Task objective:
List all lines in the material below that contain "with".
::::::::
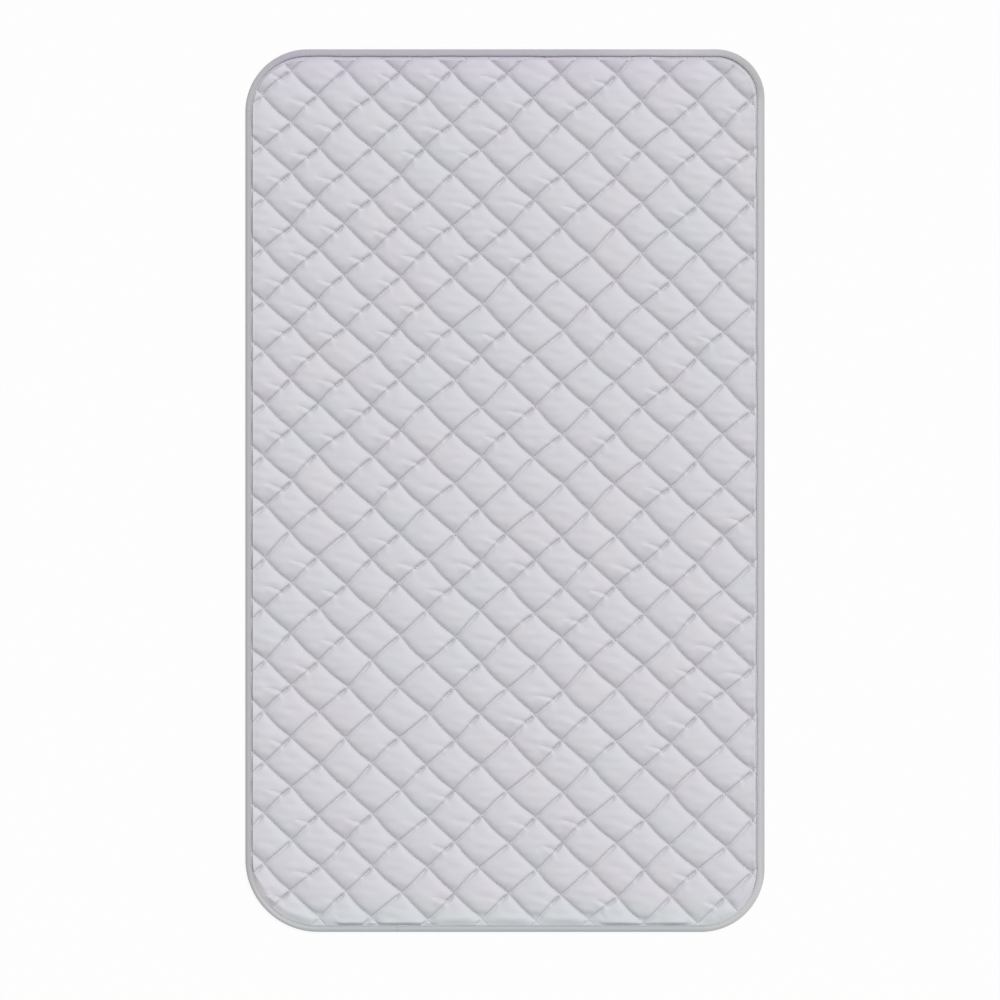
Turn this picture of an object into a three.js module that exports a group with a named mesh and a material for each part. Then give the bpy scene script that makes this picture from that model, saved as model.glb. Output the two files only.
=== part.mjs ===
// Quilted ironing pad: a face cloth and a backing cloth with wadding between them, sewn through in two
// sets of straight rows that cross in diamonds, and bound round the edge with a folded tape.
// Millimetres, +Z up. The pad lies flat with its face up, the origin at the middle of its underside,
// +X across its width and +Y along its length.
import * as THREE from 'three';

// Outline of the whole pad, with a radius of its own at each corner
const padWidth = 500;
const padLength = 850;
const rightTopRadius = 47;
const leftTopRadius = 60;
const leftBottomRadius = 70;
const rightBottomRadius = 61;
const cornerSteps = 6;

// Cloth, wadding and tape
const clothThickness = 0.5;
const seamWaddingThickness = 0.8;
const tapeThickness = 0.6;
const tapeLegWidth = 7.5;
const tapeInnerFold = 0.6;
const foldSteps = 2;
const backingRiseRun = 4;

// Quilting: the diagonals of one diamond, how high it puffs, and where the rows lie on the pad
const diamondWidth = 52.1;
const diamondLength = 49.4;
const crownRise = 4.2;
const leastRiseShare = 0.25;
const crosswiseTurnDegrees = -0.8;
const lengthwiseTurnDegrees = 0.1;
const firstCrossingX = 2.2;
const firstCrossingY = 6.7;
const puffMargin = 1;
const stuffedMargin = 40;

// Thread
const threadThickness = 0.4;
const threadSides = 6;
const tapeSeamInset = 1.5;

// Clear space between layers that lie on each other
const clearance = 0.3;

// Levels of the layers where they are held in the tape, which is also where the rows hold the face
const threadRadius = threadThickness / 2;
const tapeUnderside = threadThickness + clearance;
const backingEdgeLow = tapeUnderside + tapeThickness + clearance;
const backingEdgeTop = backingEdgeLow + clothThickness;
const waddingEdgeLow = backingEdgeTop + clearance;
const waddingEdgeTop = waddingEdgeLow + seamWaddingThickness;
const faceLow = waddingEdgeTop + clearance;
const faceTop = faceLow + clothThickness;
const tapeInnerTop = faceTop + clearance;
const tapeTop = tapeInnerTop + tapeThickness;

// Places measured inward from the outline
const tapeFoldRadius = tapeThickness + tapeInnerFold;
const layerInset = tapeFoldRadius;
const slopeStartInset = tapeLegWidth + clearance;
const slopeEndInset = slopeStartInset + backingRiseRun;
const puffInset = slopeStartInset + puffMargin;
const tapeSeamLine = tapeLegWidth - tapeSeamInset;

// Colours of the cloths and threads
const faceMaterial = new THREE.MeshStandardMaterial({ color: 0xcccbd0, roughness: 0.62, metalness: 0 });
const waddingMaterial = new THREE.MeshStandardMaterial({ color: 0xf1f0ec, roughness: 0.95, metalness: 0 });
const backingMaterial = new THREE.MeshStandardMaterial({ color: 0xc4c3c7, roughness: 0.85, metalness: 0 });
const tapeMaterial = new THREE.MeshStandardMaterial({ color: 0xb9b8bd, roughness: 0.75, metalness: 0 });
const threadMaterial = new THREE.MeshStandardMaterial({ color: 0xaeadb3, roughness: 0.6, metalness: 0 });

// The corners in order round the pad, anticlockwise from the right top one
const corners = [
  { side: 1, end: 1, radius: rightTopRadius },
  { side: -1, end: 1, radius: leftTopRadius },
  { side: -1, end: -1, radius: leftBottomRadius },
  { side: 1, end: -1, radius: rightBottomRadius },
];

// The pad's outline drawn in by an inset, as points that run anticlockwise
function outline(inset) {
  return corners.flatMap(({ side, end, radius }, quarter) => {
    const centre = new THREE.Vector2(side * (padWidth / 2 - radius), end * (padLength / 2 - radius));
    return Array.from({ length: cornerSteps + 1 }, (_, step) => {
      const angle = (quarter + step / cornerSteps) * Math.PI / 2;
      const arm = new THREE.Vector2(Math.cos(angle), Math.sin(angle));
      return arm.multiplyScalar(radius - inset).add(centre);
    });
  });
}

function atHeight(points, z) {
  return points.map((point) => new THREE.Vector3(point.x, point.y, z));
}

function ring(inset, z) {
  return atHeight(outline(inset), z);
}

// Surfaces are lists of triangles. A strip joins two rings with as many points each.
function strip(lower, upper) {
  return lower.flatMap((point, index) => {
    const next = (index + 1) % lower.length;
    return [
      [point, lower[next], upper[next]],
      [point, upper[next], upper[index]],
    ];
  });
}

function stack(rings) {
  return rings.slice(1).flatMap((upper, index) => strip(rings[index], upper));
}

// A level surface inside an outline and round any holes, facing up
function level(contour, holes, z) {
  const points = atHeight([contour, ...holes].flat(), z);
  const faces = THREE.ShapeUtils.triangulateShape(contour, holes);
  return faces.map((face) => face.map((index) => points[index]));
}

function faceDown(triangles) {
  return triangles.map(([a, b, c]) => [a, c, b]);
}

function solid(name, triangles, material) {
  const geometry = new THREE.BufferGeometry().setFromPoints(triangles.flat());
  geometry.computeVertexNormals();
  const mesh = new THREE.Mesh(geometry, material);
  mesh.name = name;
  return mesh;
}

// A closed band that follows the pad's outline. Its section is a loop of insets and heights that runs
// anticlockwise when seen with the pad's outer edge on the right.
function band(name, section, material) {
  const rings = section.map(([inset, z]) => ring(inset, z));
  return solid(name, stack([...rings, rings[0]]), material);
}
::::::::
Exercise result:
Turn this picture of an object into a three.js module that exports a group with a named mesh and a material for each part. Then give the bpy scene script that makes this picture from that model, saved as model.glb. Output the two files only.
// Quilted ironing pad: a face cloth and a backing cloth with wadding between them, sewn through in two
// sets of straight rows that cross in diamonds, and bound round the edge with a folded tape.
// Millimetres, +Z up. The pad lies flat with its face up, the origin at the middle of its underside,
// Outline of the whole pad, with a radius of its own at each corner
// Surfaces are lists of triangles. A strip joins two rings with as many points each.
// anticlockwise when seen with the pad's outer edge on the right.